Owing to their long residence in the Indian country and their keen knowledge of Indian character, the traders had become "the power behind the throne". This was especially true in treaty-making. The Indian commissioners grew to realize the power of the traders in the securing of treaties and were not slow to request their services. It was to the financial interest of the traders that treaties should be made, for thus there was insured a steady supply of money with which the Indians could pay their debts. "The commissioners did not do much more than feed the Indians and indicate what they wanted; the traders did the rest. Due to their influence, the government habitually incorporated in treaties a clause providing for the compulsory payment of the Indian debts to the traders. These debts, in some cases, were in the aggregate equivalent to small fortunes.

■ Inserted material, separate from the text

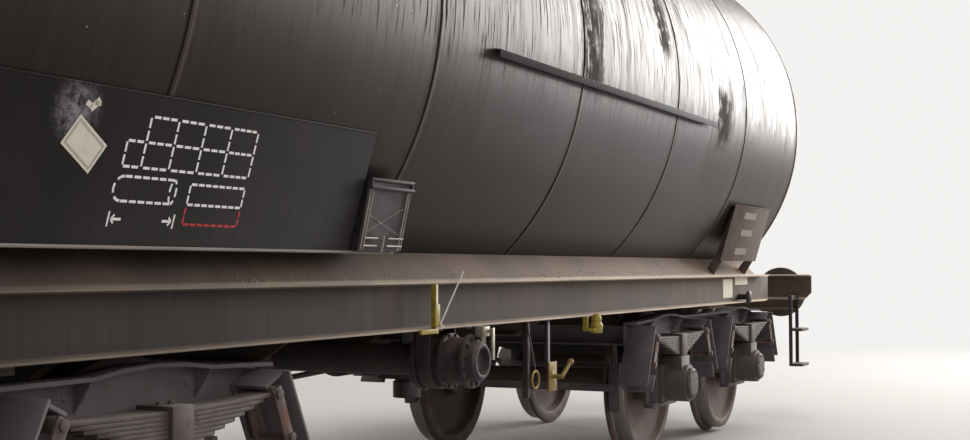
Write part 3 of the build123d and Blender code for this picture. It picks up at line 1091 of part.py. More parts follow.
def wagon_nodes():
    """Every node of the tank car and its solids."""
    hooks, couplings = draw_gear()
    nodes = {
        "tank": tank(), "saddle_plates": saddle_plates(), "sole_bars": sole_bars(), "headstocks": headstocks(),
        "end_sills": end_sills(), "end_cross_members": end_cross_members(), "body_bolsters": body_bolsters(),
        "cross_stays": cross_stays(),
        "centre_pivots": centre_pivots(), "buffer_housings": buffer_housings(), "buffer_heads": buffer_heads(),
        "draw_hooks": hooks, "screw_couplings": couplings, "brake_pipes": brake_pipes(),
        "drip_rails": drip_rails(), "inscription_boards": inscription_boards(), "document_frames": document_frames(),
        "end_boards": end_boards(), "outlet_pipes": outlet_pipes(), "outlet_drums": outlet_drums(),
        "outlet_cradles": outlet_cradles(), "outlet_valves": outlet_valves(), "air_reservoir": air_reservoir(),
        "brake_cylinder": brake_cylinder(), "brake_distributor": brake_distributor(), "brake_rods": brake_rods(),
        "release_gear": release_gear(), "hand_levers": hand_levers(), "corner_steps": corner_steps(),
        "rope_hooks": rope_hooks(), "end_platform": end_platform(), "ladder": ladder(),
        "top_walkway": top_walkway(), "manhole_neck": manhole_neck(), "manhole_lid": manhole_lid(),
        "top_valves": top_valves(),
    }
    for name, x in (("left", -PIVOT_X), ("right", PIVOT_X)):
        nodes.update(bogie_nodes(name, x))
        for place, side in (("outer", 1), ("inner", -1)):
            away = side if x > 0 else -side
            nodes.update(wheelset_nodes(f"{name}_{place}", x + away * WHEELBASE / 2))
    return nodes


os.makedirs("parts", exist_ok=True)
for node, solids in wagon_nodes().items():
    export_step(Compound(children=solids), f"parts/{node}.step")
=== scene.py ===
"""Looks of a bogie tank car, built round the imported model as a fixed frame.

Metres, +Z up, +X along the wagon. The near side is -Y. The boards, document frames, label plates and
drip rail of the far side are the near side's, turned half a turn about the wagon's middle. The outlets,
levers and steps are mirrored.
"""

import logging
import math
import random
from dataclasses import dataclass, field
from enum import Enum
from functools import partial

import bmesh
import bpy
from mathutils import Matrix, Vector, noise

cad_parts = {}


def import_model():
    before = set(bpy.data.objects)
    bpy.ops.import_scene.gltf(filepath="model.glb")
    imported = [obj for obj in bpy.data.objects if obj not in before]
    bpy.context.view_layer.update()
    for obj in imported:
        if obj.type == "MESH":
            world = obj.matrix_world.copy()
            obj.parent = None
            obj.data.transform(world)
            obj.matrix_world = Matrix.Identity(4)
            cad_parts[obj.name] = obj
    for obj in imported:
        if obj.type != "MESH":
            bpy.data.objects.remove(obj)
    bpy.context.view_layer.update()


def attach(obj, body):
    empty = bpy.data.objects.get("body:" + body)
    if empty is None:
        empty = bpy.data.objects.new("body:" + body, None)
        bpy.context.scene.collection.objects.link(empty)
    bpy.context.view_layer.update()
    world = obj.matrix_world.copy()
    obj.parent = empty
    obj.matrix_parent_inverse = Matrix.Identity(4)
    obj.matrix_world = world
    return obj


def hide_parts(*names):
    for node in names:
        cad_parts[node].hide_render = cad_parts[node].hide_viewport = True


LOG = logging.getLogger("tank_car")

BMesh = bmesh.types.BMesh
BMVert = bmesh.types.BMVert
Pair = tuple[float, float]
Triple = tuple[float, float, float]
Point = Vector | Triple
Spot = Vector | Pair

MM = 0.001
WELD_DISTANCE = 0.02 * MM
STENCIL_LIFT = 0.6 * MM
HALF_TURN = Matrix.Rotation(math.pi, 4, "Z")
BOTH = (-1, 1)

# The tank and its plate courses
TANK_RADIUS = 1.425
TANK_Z = 2.415
COURSE_LENGTH = 1.52
COURSES_HALF = 3
BARREL_HALF = COURSE_LENGTH * COURSES_HALF
TANK_CROWN_Z = TANK_Z + TANK_RADIUS
DRIP_X = (-1.037, 2.214)
DRIP_Z = TANK_Z - 0.12 * TANK_RADIUS

# The bogies and their wheels
PIVOT_X = 3.58
HALF_WHEELBASE = 0.9
AXLE_Z = 0.53
TREAD_RADIUS = 0.5
JOURNAL_Y = 1.0

# The underframe
SOLE_TOP_Z = 1.253
SOLE_BOTTOM_Z = 1.043
SOLE_EDGE_Y = 1.115
SOLE_WEB_FACE_Y = 1.048
HALF_BODY = 5.0
SADDLE_RISE = 0.945

# Settings of the shader nodes that come up often
COLOURS = {"data_type": "RGBA"}
SMOOTH = {"interpolation_type": "SMOOTHSTEP"}
MULTIPLY = {"operation": "MULTIPLY"}
MAXIMUM = {"operation": "MAXIMUM"}
ADD = {"operation": "ADD"}
SUBTRACT = {"operation": "SUBTRACT"}
ABSOLUTE = {"operation": "ABSOLUTE"}
FALLING = {"To_Min": 1.0, "To_Max": 0.0}


class Side(Enum):
    """Long sides of the wagon."""

    NEAR = "near"
    FAR = "far"

    @property
    def turn(self) -> Matrix:
        """Turn that brings a near side's piece to this side."""
        return HALF_TURN if self is Side.FAR else Matrix.Identity(4)


def linear(colour: str) -> tuple[float, float, float, float]:
    """Turns an sRGB hex colour into linear red, green, blue and alpha.

    Args:
        colour: Six hex digits after a hash, such as "#8a7060".

    Returns:
        The four linear values.
    """
    values = [int(colour[k:k + 2], 16) / 255 for k in (1, 3, 5)]
    red, green, blue = [v / 12.92 if v <= 0.04045 else ((v + 0.055) / 1.055) ** 2.4 for v in values]
    return red, green, blue, 1.0


def add_node(tree: bpy.types.NodeTree, kind: str, settings: dict | None = None, **inputs) -> bpy.types.Node:
    """Adds a shader node with its settings, values and links.

    Args:
        tree: The node tree of a material or world.
        kind: The node's type without its "ShaderNode" prefix.
        settings: Properties of the node itself.
        **inputs: Values, output sockets or nodes by input identifier, with underscores for spaces. A
            node stands for its first output in use.

    Returns:
        The new node.
    """
    node = tree.nodes.new("ShaderNode" + kind)
    for name, value in (settings or {}).items():
        setattr(node, name, value)
    sockets = {socket.identifier.replace(" ", "_"): socket for socket in node.inputs}
    for name, value in inputs.items():
        if isinstance(value, bpy.types.Node):
            value = next(socket for socket in value.outputs if socket.enabled)
        if isinstance(value, bpy.types.NodeSocket):
            tree.links.new(value, sockets[name])
        else:
            sockets[name].default_value = value
    return node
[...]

To prevent abuses, the traders were to be paid out of the first cash annuities. It was not an uncommon thing to have these debts absorb even more than these first annuities. Hence, the Indian had to wait long for his first money. Concerning this plan the Indians were not always consulted, but the traders expressed their satisfaction.

In time matters grew so bad and the Indians became so rebellious that Congress, in March, 1843, stipulated by law that no payment of Indian debts to traders should henceforth be provided for in treaties. But the traders were ingenious and evaded the law. Matters came to a crisis in 1853 when the Indians rebelled, claiming that by misrepresentation in the treaties of Traverse des Sioux and Mendota in 1851 they had signed away their annuities to the traders to the amount of two hundred thousand dollars. Investigation proved nothing. As Superintendent Cullen remarked upon this act of fraud, "it is equally important to protect the Indians from the whites as the whites from the Indians." It is safe to say that if the traders had been curbed in their operations many a frontier horror might have been averted. It is no wonder that the Indian's "untutored mind was, now and then, driven to the distraction of savage vengeance."